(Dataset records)
________________________________________
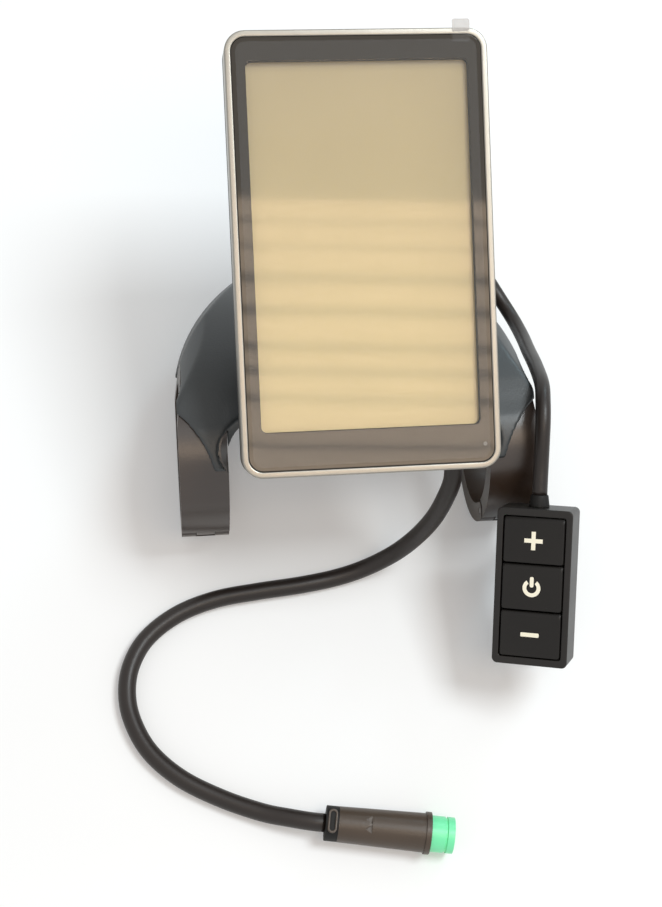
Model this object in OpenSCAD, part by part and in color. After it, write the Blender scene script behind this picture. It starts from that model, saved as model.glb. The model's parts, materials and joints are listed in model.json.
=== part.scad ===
// Handlebar display for an electric bicycle, with its arch bracket, key pad and leads.
// The frame is that of the handlebar: X along the bar, Y away from the rider, Z up.
// The origin lies on the bar's axis, midway between the two clamps.

/* [Display] */
// Width of the display over its metal rim
case_w = 55.8; // [50:0.2:64]
// Height of the display over its metal rim
case_h = 93.6; // [88:0.2:104]
// Width of the metal rim seen from the front
rim_wall = 1.4; // [1.2:0.1:2]
// Depth of the metal rim
rim_depth = 6.6; // [6.2:0.1:8]
// Thickness of the front glass
glass_t = 1.2; // [0.8:0.1:1.2]
// Dark border at each side of the screen
border_side = 2.9; // [2.7:0.1:4]
// Dark border above the screen
border_top = 4.95; // [4.5:0.05:6]
// Dark border below the screen
border_low = 8.25; // [8:0.05:10]
// Thickness of the back cover's walls
cover_wall = 2; // [1.6:0.1:2.4]
// How far the deep housing on the back keeps in from the sides
hump_inset = 2.9; // [2.9:0.1:4]
// Share of the display's height that the deep housing takes
hump_h_share = 0.641; // [0.62:0.001:0.66]
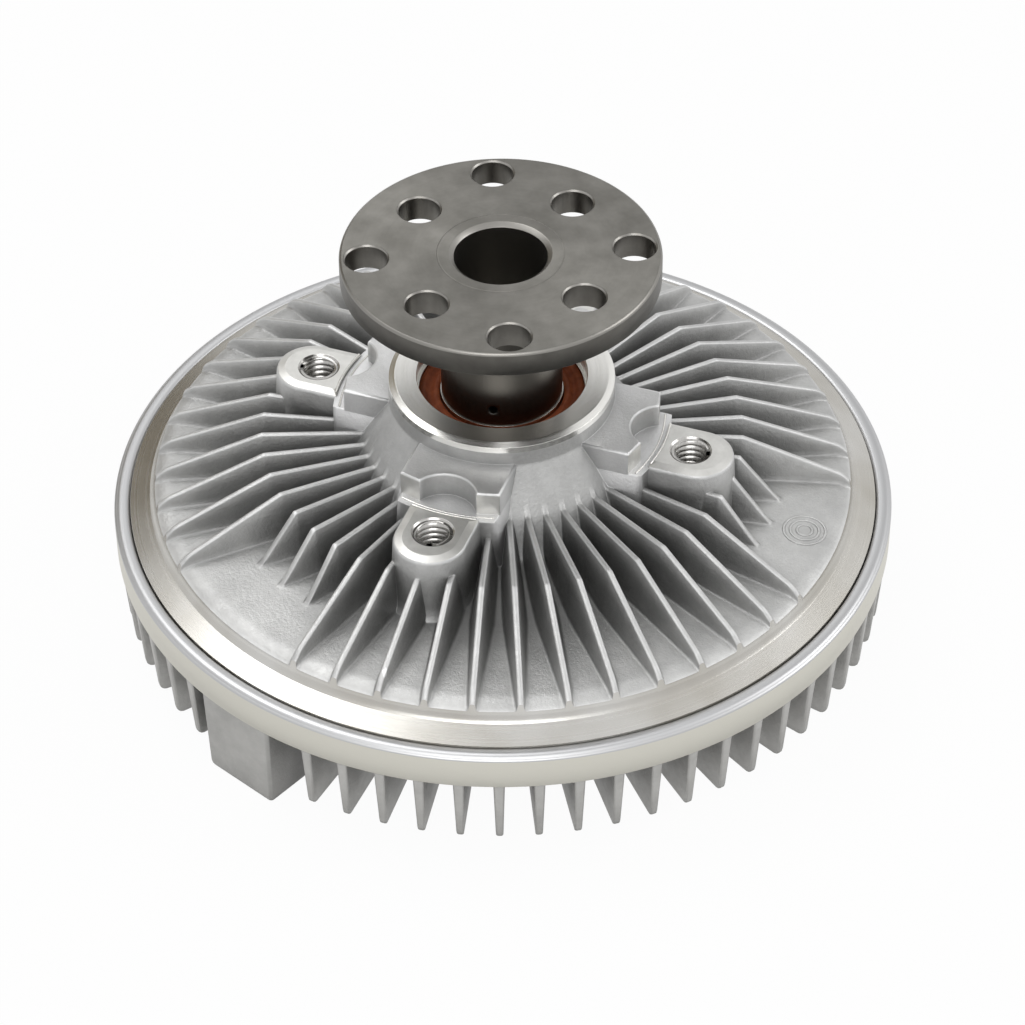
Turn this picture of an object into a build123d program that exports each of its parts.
________________________________________
- **Task statement**: Can you give every line above again, exactly as written?

- **Task solution**:
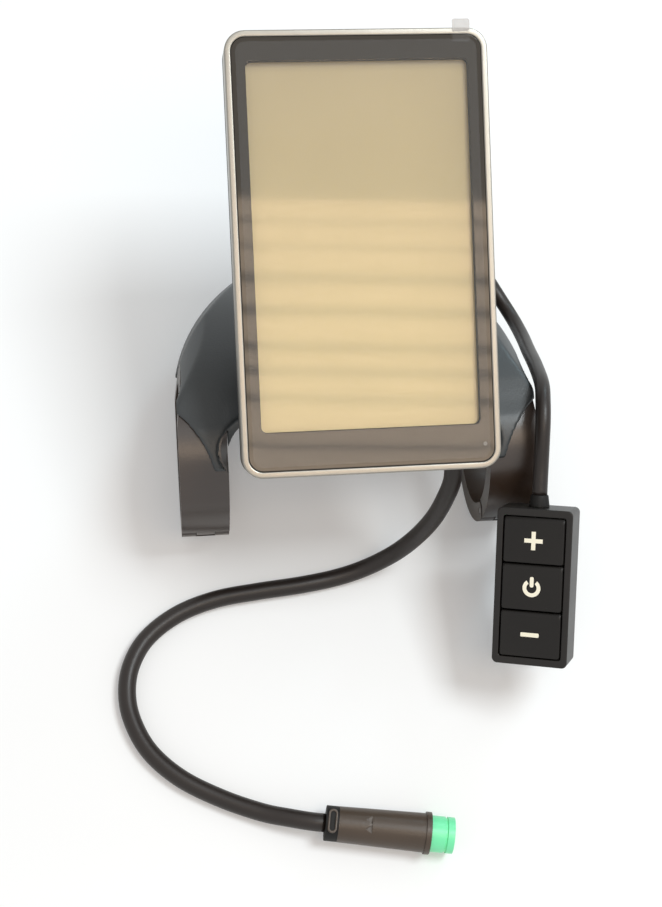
Model this object in OpenSCAD, part by part and in color. After it, write the Blender scene script behind this picture. It starts from that model, saved as model.glb. The model's parts, materials and joints are listed in model.json.
=== part.scad ===
// Handlebar display for an electric bicycle, with its arch bracket, key pad and leads.
// The frame is that of the handlebar: X along the bar, Y away from the rider, Z up.
// The origin lies on the bar's axis, midway between the two clamps.

/* [Display] */
// Width of the display over its metal rim
case_w = 55.8; // [50:0.2:64]
// Height of the display over its metal rim
case_h = 93.6; // [88:0.2:104]
// Width of the metal rim seen from the front
rim_wall = 1.4; // [1.2:0.1:2]
// Depth of the metal rim
rim_depth = 6.6; // [6.2:0.1:8]
// Thickness of the front glass
glass_t = 1.2; // [0.8:0.1:1.2]
// Dark border at each side of the screen
border_side = 2.9; // [2.7:0.1:4]
// Dark border above the screen
border_top = 4.95; // [4.5:0.05:6]
// Dark border below the screen
border_low = 8.25; // [8:0.05:10]
// Thickness of the back cover's walls
cover_wall = 2; // [1.6:0.1:2.4]
// How far the deep housing on the back keeps in from the sides
hump_inset = 2.9; // [2.9:0.1:4]
// Share of the display's height that the deep housing takes
hump_h_share = 0.641; // [0.62:0.001:0.66]
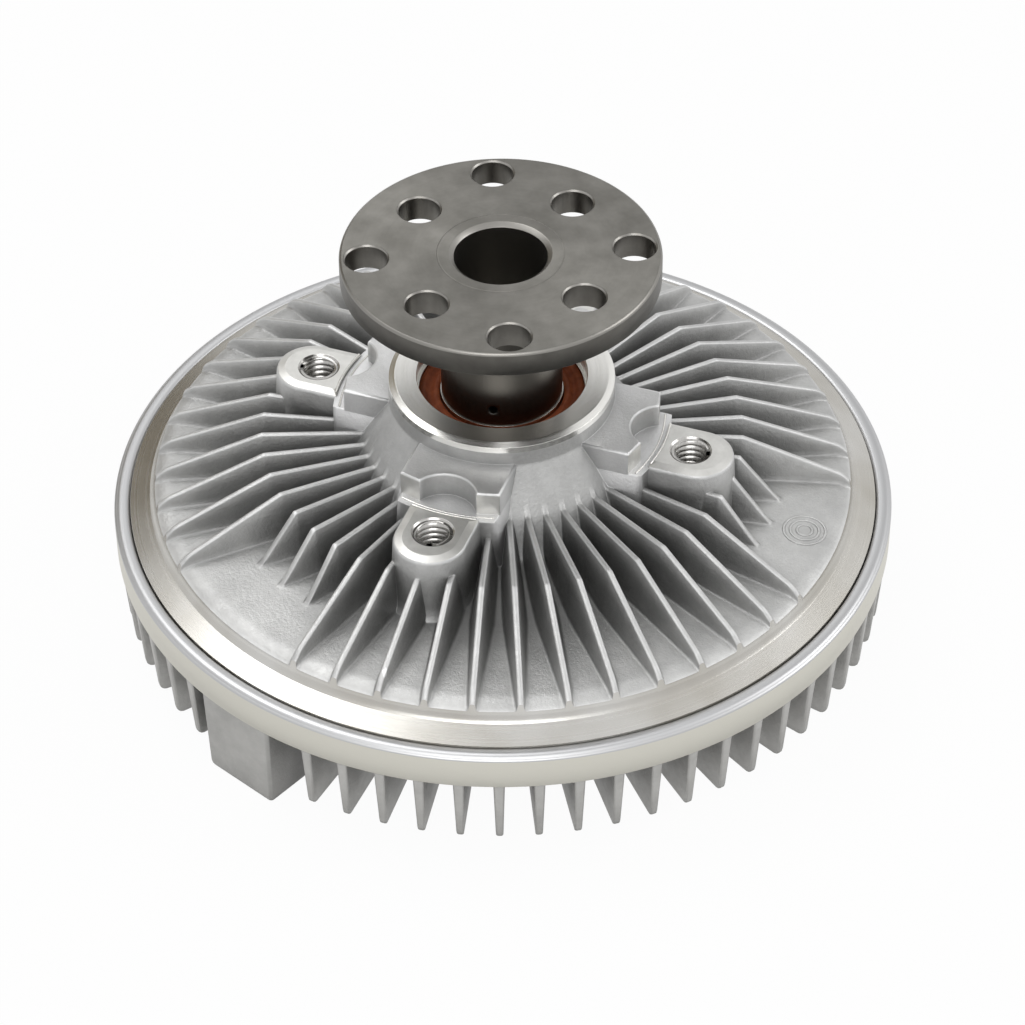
Turn this picture of an object into a build123d program that exports each of its parts.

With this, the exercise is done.